14. Mr. R.M. Vin, Learned Counsel for respondents No. 1 and 3. and Mr. H.M. Mehta, Learned Counsel for respondent No. 2 also agreed that if the appointment of respondent No. 1 is found to be invalid on the interpretation of the proviso to Sub-section 1 to Section 98, then suitable orders may be passed so that a nominee having jurisdiction can decide the disputes which are pending since long. They further submitted that it may be made clear that the petition has been allowed only on an interpretation of the said provision and not that there was any factual bias by respondent No. 1 in passing the order. Therefore, I am making it clear that the decision of respondent No. 1 has been set aside only on the interpretation of proviso to Sub-section (1) of Section 98. I have not examined the merits of any other averments of the petitioner and the orders of respondent No. 1 are being set aside only on the interpretation of proviso to Sub-section (1) of Section 98 without any reference to the merits of any other contentions.

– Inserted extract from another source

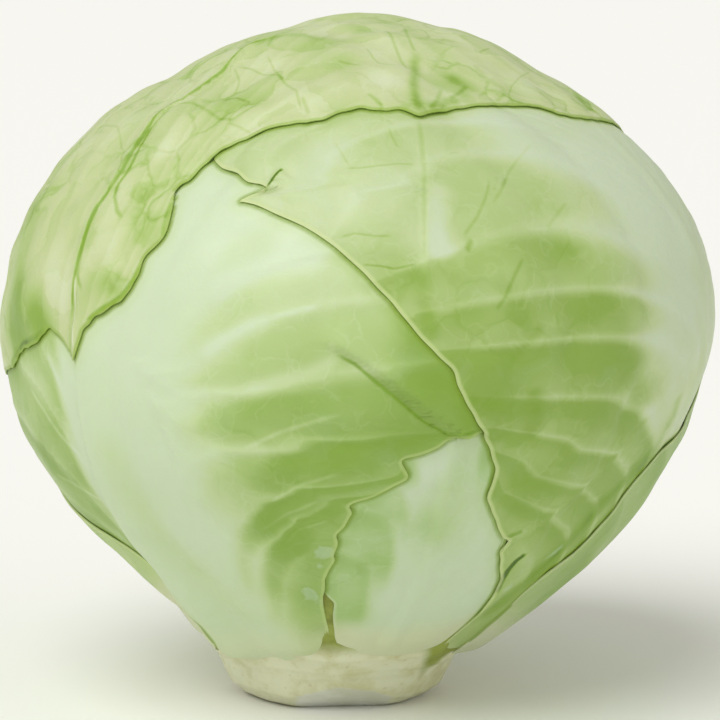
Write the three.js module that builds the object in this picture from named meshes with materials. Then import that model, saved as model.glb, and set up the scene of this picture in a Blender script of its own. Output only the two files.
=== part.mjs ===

15. The Nominee or the Board of Nominees who shall hear this matter shall decide each and every contention of the petitioners and the respondent on its own merits. In view of the pending litigation which requires immediate decision, the concerned authority will take immediate steps to transfer the matter to another nominee who has jurisdiction to hear the dispute in accordance with law, within one month from the date of receipt of the writ of this Court.
16. In the result, the petition succeeds. The impugned order of respondent No. 1 dated 7th April, 1982 at Annexure-H is quashed and set aside. It is further ordered that respondent No. 1 will not hear the arbitration case No. LVD/876/82/290/82. Rule is made absolute to that extent with no order as to costs. Writ to be issued forthwith.